▸ **Instruction**:
Locate the word "shown" in the material, then show every line that holds it.

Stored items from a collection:
━━━━━━━━━━

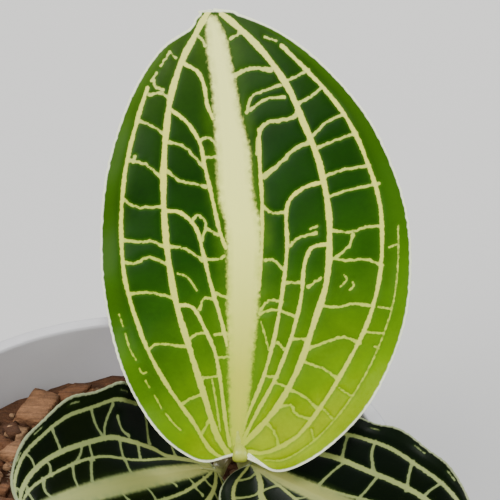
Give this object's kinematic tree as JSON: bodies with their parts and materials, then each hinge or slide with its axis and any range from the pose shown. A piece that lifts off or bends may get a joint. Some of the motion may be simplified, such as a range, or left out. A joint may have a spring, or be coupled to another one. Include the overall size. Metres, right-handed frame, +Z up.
{
  "type": "potted jewel orchid",
  "caption": "Potted jewel orchid: broad net-veined leaves on a creeping stem, in bark mix in a plain tapered plastic pot.",
  "frame": {"origin": "centre of the pot's underside", "axes": "+Z up, +Y to the back of the pot, the upright leaf's face turned to -Y, +X to its right"},
  "size_m": [0.1017, 0.1274, 0.1453],
  "materials": {
    "pot_plastic": "pale grey moulded plastic, softly satin, with faint scuffs",
    "bark": "rough fir bark chips, dull, with tufts of moss",
    "stem": "fleshy living stem, brown-olive, slightly translucent, with hairy roots",
    "young_leaf": "living leaf, dark green to lime with a cream vein net, velvety sheen",
    "old_leaf": "living leaf, blackish green with a pale olive vein net, velvety sheen"
  },
  "bodies": {
    "root": {"pot": "pot_plastic", "potting_mix": "bark", "rhizome_stem": "stem", "leaf_upright": "young_leaf", "leaf_left": "old_leaf", "leaf_right": "old_leaf", "leaf_back": "old_leaf"}
  },
  "joints": []
}
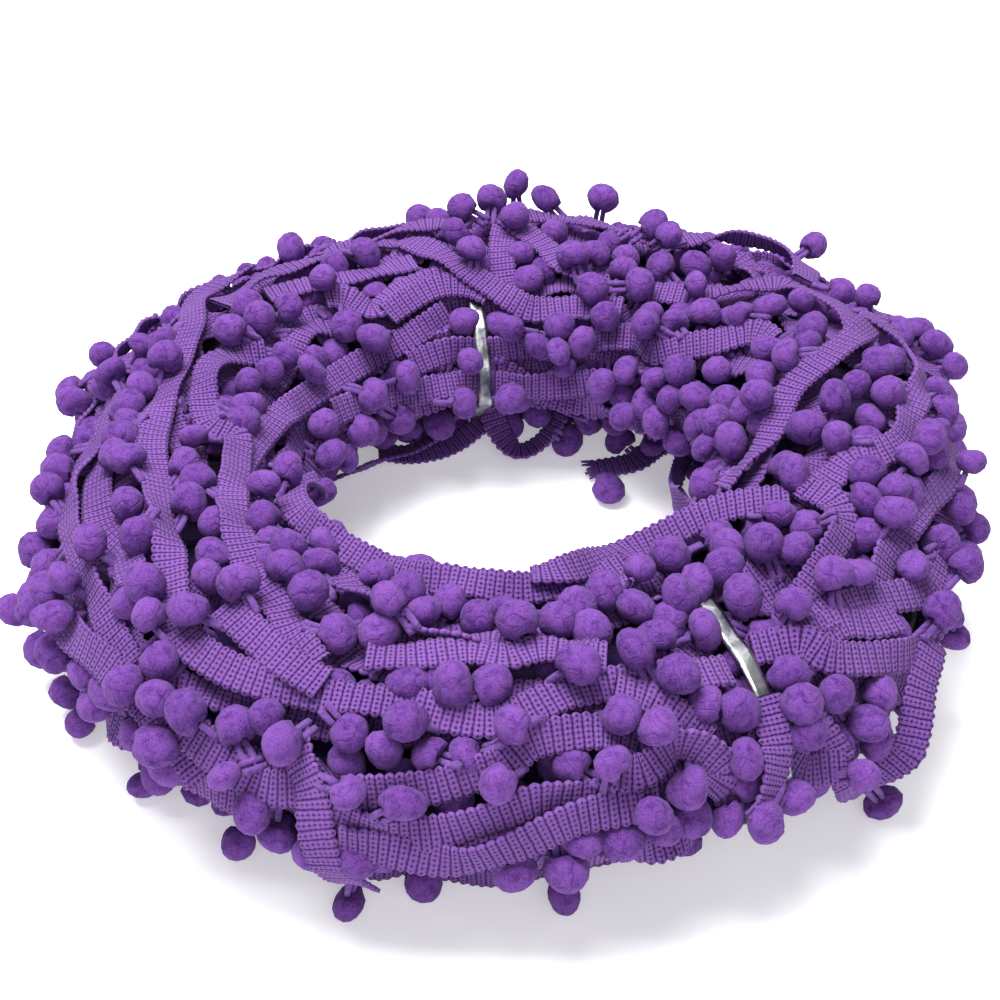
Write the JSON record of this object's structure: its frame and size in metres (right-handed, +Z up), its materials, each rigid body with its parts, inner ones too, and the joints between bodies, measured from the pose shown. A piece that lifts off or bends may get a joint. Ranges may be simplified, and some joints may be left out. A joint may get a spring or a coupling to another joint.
{
  "type": "pompom fringe trim hank",
  "caption": "Woven tape trim with felted yarn pompoms along one edge, wound into a loose ring-shaped hank held by flat wire ties, one cut end lying inside the ring.",
  "frame": {"origin": "centre of the bounding box in plan, on the surface that the hank rests on", "axes": "Z up along the hank's axis, which is its shortest side; the front tie and the cut end at the front are towards -Y"},
  "size_m": [0.2759, 0.2709, 0.077],
  "materials": {
    "trim": "matt woven cotton tape and felted yarn pompoms, purple",
    "tie": "bright silver flat wire, slightly crinkled"
  },
  "bodies": {
    "root": {"hank": "trim", "loose_end_inner": "trim", "loose_end_front": "trim", "tie_front": "tie", "tie_back": "tie"}
  },
  "joints": []
}
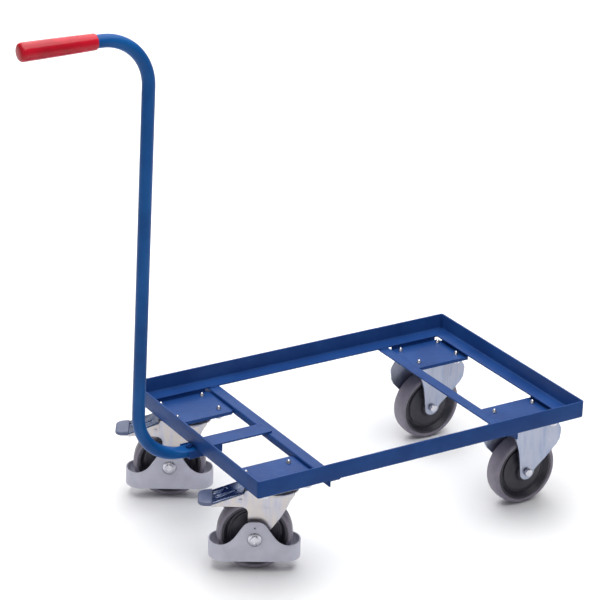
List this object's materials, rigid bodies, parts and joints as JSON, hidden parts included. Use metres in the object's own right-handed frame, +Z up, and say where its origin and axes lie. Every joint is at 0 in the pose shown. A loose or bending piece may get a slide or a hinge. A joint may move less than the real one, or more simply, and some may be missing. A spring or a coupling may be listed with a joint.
{
  "type": "box dolly",
  "caption": "Open angle-steel dolly for stacking boxes, on fixed and swivel castors with foot guards and brakes, with a bent tube push handle and grip",
  "frame": {"origin": "on the floor, under the middle of the whole object's box (handle, frame and castors as they stand)", "axes": "+X along the dolly away from the handle, +Y across it, +Z up"},
  "size_m": [0.937, 0.4438, 0.8989],
  "materials": {
    "blue_frame_paint": "blue powder coat, semi-gloss with a faint orange peel",
    "blue_handle_paint": "blue powder coat, semi-gloss",
    "red_grip": "moulded red PVC, glossy",
    "grey_tread": "grey thermoplastic rubber tread, satin",
    "dark_wheel_core": "dark grey moulded polypropylene",
    "grey_guard": "light grey moulded plastic, matte",
    "pedal_tip_plastic": "blue-grey moulded plastic",
    "brake_rubber": "black rubber pad",
    "zinc_sheet": "bright zinc-plated pressed steel",
    "zinc_fasteners": "bright zinc-plated fasteners"
  },
  "bodies": {
    "frame": {"axle_bolt_fixed_far": "zinc_fasteners", "axle_bolt_fixed_near": "zinc_fasteners", "axle_nut_fixed_far": "zinc_fasteners", "axle_nut_fixed_near": "zinc_fasteners", "axle_sleeve_fixed_far": "zinc_fasteners", "axle_sleeve_fixed_near": "zinc_fasteners", "balls_swivel_far": "zinc_fasteners", "balls_swivel_near": "zinc_fasteners", "castor_bolts": "zinc_fasteners", "castor_washers": "zinc_fasteners", "centre_bar": "blue_frame_paint", "corner_plate_front_far": "blue_frame_paint", "corner_plate_front_near": "blue_frame_paint", "corner_plate_rear_far": "blue_frame_paint", "corner_plate_rear_near": "blue_frame_paint", "cross_member_front": "blue_frame_paint", "cross_member_rear": "blue_frame_paint", "fork_fixed_far": "zinc_sheet", "fork_fixed_near": "zinc_sheet", "handle_bolts": "zinc_fasteners", "handle_grip": "red_grip", "handle_nut": "zinc_fasteners", "handle_socket": "blue_frame_paint", "handle_tube": "blue_handle_paint", "kingpin_swivel_far": "zinc_fasteners", "kingpin_swivel_near": "zinc_fasteners", "rail_far": "blue_frame_paint", "rail_front_end": "blue_frame_paint", "rail_handle_end": "blue_frame_paint", "rail_near": "blue_frame_paint", "top_plate_swivel_far": "zinc_sheet", "top_plate_swivel_near": "zinc_sheet", "upper_race_swivel_far": "zinc_fasteners", "upper_race_swivel_near": "zinc_fasteners"},
    "fixed_wheel_near": {"tyre_fixed_near": "grey_tread", "wheel_core_fixed_near": "dark_wheel_core"},
    "swivel_near": {"fork_swivel_near": "zinc_sheet", "axle_sleeve_swivel_near": "zinc_fasteners", "axle_bolt_swivel_near": "zinc_fasteners", "axle_nut_swivel_near": "zinc_fasteners", "foot_guard_swivel_near": "grey_guard", "pedal_pin_swivel_near": "zinc_fasteners"},
    "swivel_wheel_near": {"tyre_swivel_near": "grey_tread", "wheel_core_swivel_near": "dark_wheel_core"},
    "pedal_near": {"brake_pedal_swivel_near": "zinc_sheet", "pedal_tip_swivel_near": "pedal_tip_plastic", "brake_shoe_swivel_near": "brake_rubber"},
    "fixed_wheel_far": {"tyre_fixed_far": "grey_tread", "wheel_core_fixed_far": "dark_wheel_core"},
    "swivel_far": {"fork_swivel_far": "zinc_sheet", "axle_sleeve_swivel_far": "zinc_fasteners", "axle_bolt_swivel_far": "zinc_fasteners", "axle_nut_swivel_far": "zinc_fasteners", "foot_guard_swivel_far": "grey_guard", "pedal_pin_swivel_far": "zinc_fasteners"},
    "swivel_wheel_far": {"tyre_swivel_far": "grey_tread", "wheel_core_swivel_far": "dark_wheel_core"},
    "pedal_far": {"brake_pedal_swivel_far": "zinc_sheet", "pedal_tip_swivel_far": "pedal_tip_plastic", "brake_shoe_swivel_far": "brake_rubber"}
  },
  "joints": [
    {"name": "fixed_wheel_spin_near", "type": "hinge", "parent": "frame", "child": "fixed_wheel_near", "pos_m": [0.3935, -0.15288, 0.0625], "axis": [0, 1, 0], "continuous": true},
    {"name": "castor_swivel_near", "type": "hinge", "parent": "frame", "child": "swivel_near", "pos_m": [-0.0965, -0.15288, 0.145], "axis": [0, 0, 1], "continuous": true},
    {"name": "swivel_wheel_spin_near", "type": "hinge", "parent": "swivel_near", "child": "swivel_wheel_near", "pos_m": [-0.12595, -0.13588, 0.0625], "axis": [0.5, 0.866, 0], "continuous": true},
    {"name": "brake_pedal_press_near", "type": "hinge", "parent": "swivel_near", "child": "pedal_near", "pos_m": [-0.14673, -0.12388, 0.131], "axis": [-0.5, -0.866, 0], "range_deg": [0, 9]},
    {"name": "fixed_wheel_spin_far", "type": "hinge", "parent": "frame", "child": "fixed_wheel_far", "pos_m": [0.3935, 0.14112, 0.0625], "axis": [0, 1, 0], "continuous": true},
    {"name": "castor_swivel_far", "type": "hinge", "parent": "frame", "child": "swivel_far", "pos_m": [-0.0965, 0.14112, 0.145], "axis": [0, 0, 1], "continuous": true},
    {"name": "swivel_wheel_spin_far", "type": "hinge", "parent": "swivel_far", "child": "swivel_wheel_far", "pos_m": [-0.12595, 0.15812, 0.0625], "axis": [0.5, 0.866, 0], "continuous": true},
    {"name": "brake_pedal_press_far", "type": "hinge", "parent": "swivel_far", "child": "pedal_far", "pos_m": [-0.14673, 0.17012, 0.131], "axis": [-0.5, -0.866, 0], "range_deg": [0, 9]}
  ]
}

━━━━━━━━━━

▸ **Output of the exercise**:
Give this object's kinematic tree as JSON: bodies with their parts and materials, then each hinge or slide with its axis and any range from the pose shown. A piece that lifts off or bends may get a joint. Some of the motion may be simplified, such as a range, or left out. A joint may have a spring, or be coupled to another one. Include the overall size. Metres, right-handed frame, +Z up.
Write the JSON record of this object's structure: its frame and size in metres (right-handed, +Z up), its materials, each rigid body with its parts, inner ones too, and the joints between bodies, measured from the pose shown. A piece that lifts off or bends may get a joint. Ranges may be simplified, and some joints may be left out. A joint may get a spring or a coupling to another joint.
List this object's materials, rigid bodies, parts and joints as JSON, hidden parts included. Use metres in the object's own right-handed frame, +Z up, and say where its origin and axes lie. Every joint is at 0 in the pose shown. A loose or bending piece may get a slide or a hinge. A joint may move less than the real one, or more simply, and some may be missing. A spring or a coupling may be listed with a joint.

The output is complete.